Motherhood The Second Oldest Profession

I don’t know why I never got around to reading Bombeck until now. Really. I don’t. I remember vaguely thinking about going to the library and checking out one of her books, but somehow I never made it that far. Continue reading »

It might have something to do with homeschooling – the blessed world of homeschooling which has absorbed me into itself. Now that I think I sort of have homeschooling figured out to the point where I don’t have to read about it constantly, I have finally got to Erma Bombeck.

I was disappointed.

Her books did not make me smile. Instead, they made me angry. Really. It took me awhile to figure out why, but now I know. These books are dated.
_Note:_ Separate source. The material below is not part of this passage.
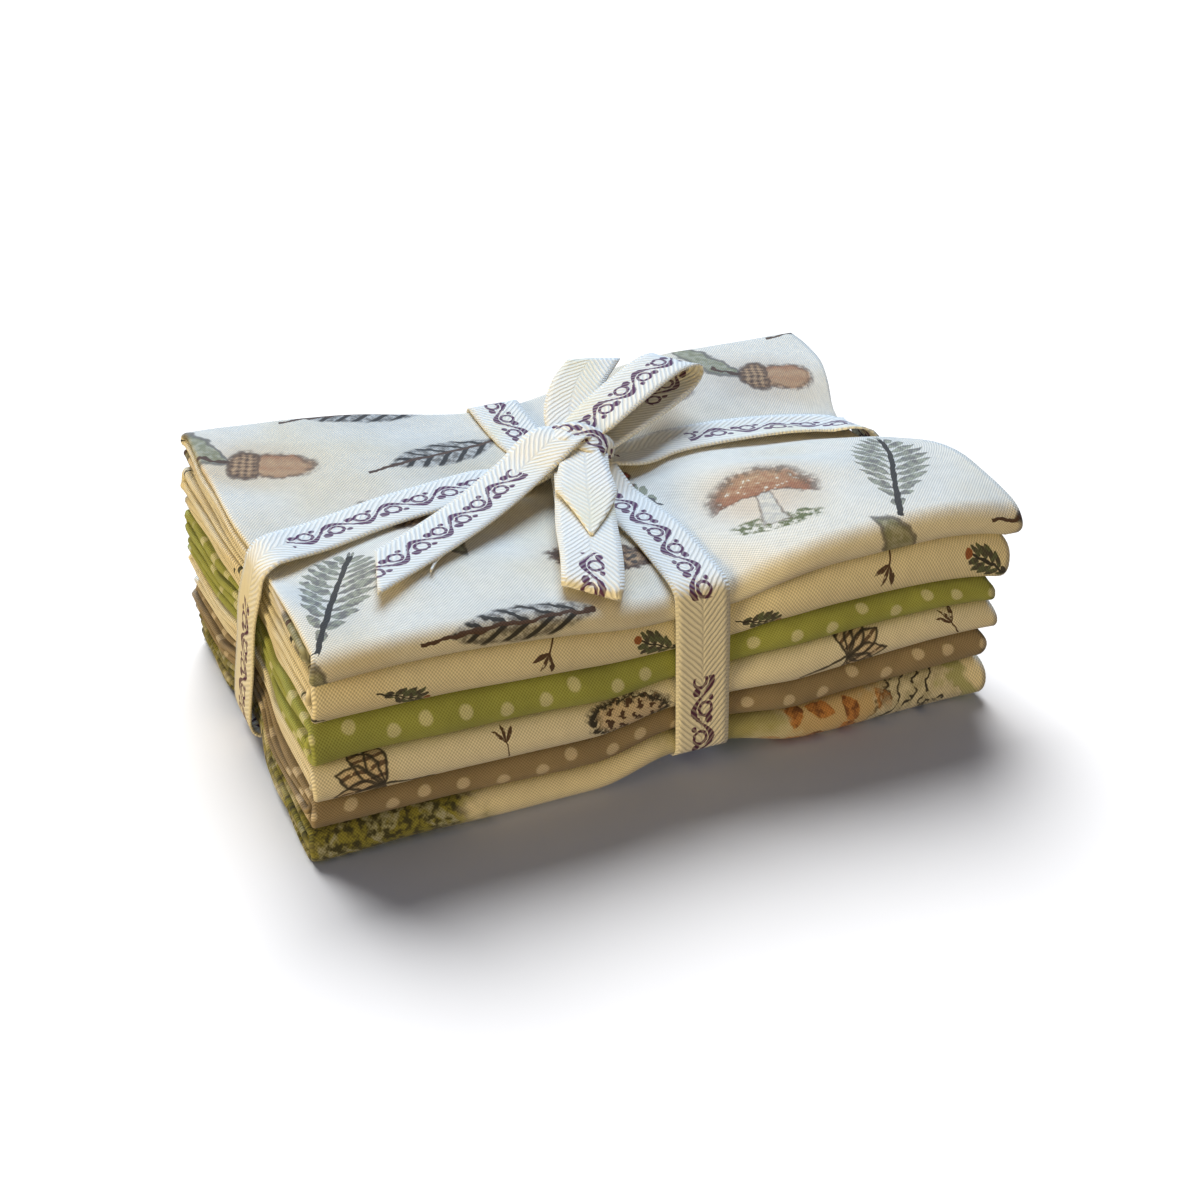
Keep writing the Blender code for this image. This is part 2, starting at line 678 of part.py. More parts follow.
def add_object(name, bm, material):
    mesh = bpy.data.meshes.new(name)
    bm.to_mesh(mesh)
    bm.free()
    mesh.materials.append(material)
    mesh.shade_smooth()
    mesh.set_sharp_from_angle(angle=radians(50))
    piece = bpy.data.objects.new(name, mesh)
    bpy.context.scene.collection.objects.link(piece)
    return piece


def build_fat_quarters():
    for index, piece in enumerate(PIECES):
        add_object(piece.name, fat_quarter_mesh(index), cotton_material(piece.name + "_cotton", piece.colour))


def clear_scene():
    for item in list(bpy.data.objects):
        bpy.data.objects.remove(item, do_unlink=True)


def main():
    clear_scene()
    build_fat_quarters()
    build_tape_tie()


main()
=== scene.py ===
"""Fat quarter bundle: six folded cuts of printed quilting cotton, tied both ways with a cotton tape.

Each cut is one thin sheet, 457 x 559 mm flat, folded in three along its length and in four along its
width. Its prints lie on the flat cut, so they follow every fold. The tape is woven in herringbone and
carries a plain scroll ornament. Sizes in the tables are millimetres.
"""
import json
from collections import namedtuple
from functools import partial
from math import ceil, cos, exp, pi, radians, sin

import bmesh
import bpy
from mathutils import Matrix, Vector, noise

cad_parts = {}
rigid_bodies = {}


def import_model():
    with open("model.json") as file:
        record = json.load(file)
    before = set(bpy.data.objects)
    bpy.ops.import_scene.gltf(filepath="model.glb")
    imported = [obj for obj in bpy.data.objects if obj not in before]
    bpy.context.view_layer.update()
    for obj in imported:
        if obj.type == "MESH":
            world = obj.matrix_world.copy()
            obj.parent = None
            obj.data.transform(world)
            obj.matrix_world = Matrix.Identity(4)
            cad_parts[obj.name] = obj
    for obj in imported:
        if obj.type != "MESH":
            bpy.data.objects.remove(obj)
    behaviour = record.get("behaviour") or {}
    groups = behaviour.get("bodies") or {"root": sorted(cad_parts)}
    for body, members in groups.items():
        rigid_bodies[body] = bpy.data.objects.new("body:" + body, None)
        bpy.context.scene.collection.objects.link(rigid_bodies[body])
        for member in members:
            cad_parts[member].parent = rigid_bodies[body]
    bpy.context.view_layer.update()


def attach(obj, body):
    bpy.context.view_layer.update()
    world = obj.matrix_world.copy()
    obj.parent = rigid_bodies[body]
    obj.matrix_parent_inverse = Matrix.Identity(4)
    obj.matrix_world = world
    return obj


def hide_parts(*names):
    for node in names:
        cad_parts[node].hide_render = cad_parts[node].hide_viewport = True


bl_info = {
    "name": "Fat Quarter Bundle",
    "version": (1, 0, 0),
    "blender": (4, 5, 0),
    "location": "3D View > Sidebar > Fat Quarters",
    "description": "Builds a tied bundle of six folded fat quarters of printed cotton",
    "category": "Object",
}

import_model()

MM = 0.001
FLAT_LAYER = "flat_cut"

# The folded pieces
CUT_LENGTH = 559.0
CUT_WIDTH = 457.0
HALF_LENGTH = CUT_LENGTH / 6
HALF_DEPTH = CUT_WIDTH / 8
PLY = 1.9
PLY_GAP = 0.42
PLY_PITCH = PLY + PLY_GAP
SLOT = 4 * PLY + 3 * PLY_GAP
PIECE_GAP = 0.3
LAYER_STEP = 0.76

# Where the middle of the whole bundle's outline lies, which is the origin
MIDDLE_X = 0.64
MIDDLE_Y = -0.43

# The stack's top, without the tape's pull
TOP_FRONT_LEFT = 56.0
TOP_FRONT_RIGHT = 60.5
TOP_BACK_LEFT = 63.6
TOP_BACK_RIGHT = 62.0

# The front right corner of the stack hangs lower than the plane through the four corners
CORNER_DROOP = 4.2
DROOP_FROM_X = 72.0
DROOP_FROM_Y = -26.0

# The top rounds down towards the front edge where the front-back band bends over it
FRONT_EDGE_DROOP = 3.0
FRONT_EDGE_FROM_Y = -34.0
FRONT_EDGE_WIDTH = 16.0

# Where the two bands of tape run: along is the place on the run, aside the band's middle there
BandPlace = namedtuple("BandPlace", "along aside")
FRONT_BACK_BAND = (
    BandPlace(-57.0, 7.0),
    BandPlace(-30.0, 7.0),
    BandPlace(-10.0, 5.0),
    BandPlace(12.0, 0.5),
    BandPlace(30.0, -5.0),
    BandPlace(57.0, -5.5),
)
LEFT_RIGHT_BAND = (
    BandPlace(-93.0, -11.0),
    BandPlace(-63.0, -0.5),
    BandPlace(-40.0, 5.5),
    BandPlace(-14.0, 11.5),
    BandPlace(10.0, 10.5),
    BandPlace(30.0, 12.5),
    BandPlace(50.0, 10.5),
    BandPlace(67.0, 7.0),
    BandPlace(85.0, 1.0),
)
UNDER_FRONT_X = 8.0
UNDER_BACK_X = -5.0
UNDER_Y = 5.0

# The tape's pull: two crossing valleys on top, a raised waist below and a pinch at each edge
VALLEY_FRONT = 6.0
VALLEY_BACK = 7.0
VALLEY_SIDE = 3.0
VALLEY_RIGHT_END = 4.0
VALLEY_RIGHT_SHIFT = 3.5
VALLEY_OVERLAP = 0.35
VALLEY_WIDTH_LEFT = 38.0
VALLEY_WIDTH_RIGHT_FRONT = 17.0
VALLEY_WIDTH_RIGHT_BACK = 28.0
VALLEY_WIDTH_SIDE = 13.0
HALF_FLAT = 5.4
WAIST_LIFT = 4.0
WAIST_FALL_X = 24.0
WAIST_FALL_Y = 20.0
PINCH_WIDTH = 12.0
PINCH_WIDTH_RIGHT_TOP = 15.0
PINCH_WIDTH_RIGHT_BACK = 24.0
PINCH_REACH = 26.0
PINCH_RIGHT_LOW = 4.0
PINCH_RIGHT_TOP = 13.0
PINCH_LEFT = 2.2
PINCH_FRONT = 2.0
PINCH_BACK = 2.0

# Soft ridges (above 0) and troughs (below 0) in the stack's top, from one end to the other
Crease = namedtuple("Crease", "x y to_x to_y lift width")
CREASE_FADE = 0.12
CREASES = (
    Crease(12.0, 4.0, 62.0, -14.0, -1.5, 5.0),
    Crease(10.0, 0.0, 50.0, -6.0, 1.0, 3.4),
    Crease(14.0, -6.0, 70.0, -30.0, 1.2, 7.0),
    Crease(16.0, 18.0, 60.0, 44.0, -1.0, 7.0),
    Crease(48.0, 24.0, 84.0, 10.0, 1.0, 6.0),
    Crease(60.0, -2.0, 92.0, -14.0, 1.1, 7.0),
    Crease(12.0, -20.0, 26.0, -52.0, 1.1, 5.0),
    Crease(-12.0, -6.0, -58.0, -44.0, -1.0, 8.0),
    Crease(-30.0, -34.0, -86.0, -30.0, 1.0, 9.0),
    Crease(-66.0, -14.0, -84.0, -34.0, -1.1, 6.0),
    Crease(-92.0, -20.0, -84.0, -48.0, 1.3, 5.0),
    Crease(-12.0, 24.0, -60.0, 34.0, 0.8, 9.0),
    Crease(-14.0, 18.0, -48.0, 14.0, -0.8, 4.0),
    Crease(-66.0, 14.0, -90.0, 26.0, -0.6, 7.0),
    Crease(22.0, -44.0, 84.0, -46.0, 0.5, 7.0),
)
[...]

They are not for Generation X moms who are raising children in a totally different way than the Baby Boomer moms for whom Bombeck was writing in the 70s and 80s.

For one, she quotes extensively from TV moms from TV shows that aired in the USA in the 60s and 70s. First off, I was not born then, so I have no idea what she is talking about. Secondly, if I was around, I was in Romania and they did not air US TV series under Communism in my country (unless it was Dallas).
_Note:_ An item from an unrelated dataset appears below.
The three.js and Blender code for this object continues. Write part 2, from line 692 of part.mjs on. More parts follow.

So I did not get her metaphors, but I got her sarcasm to a degree and she simply came across as bitter and maladroit and ill-adjusted to her role as a mother. You might say that she was humble enough to be self-deprecating, but it did not seem so to me. Obviously, her books helped an entire generation of women to make sense of motherhood. But she did not help me in any way.

Is she funny at times? Yes, she can be. But the subject matter is so sad (her children are disrespectful, her husband watches football for three hours straight, she dreams about a career she can never have etc) that it almost made me not want to finish the book. It was depressing.

However, I am a woman of my word. And when I say I shall read a book per week, I finish the book. It’s a good exercise in patience and patience is a virtue. Don’t read this book unless you want to get depressed.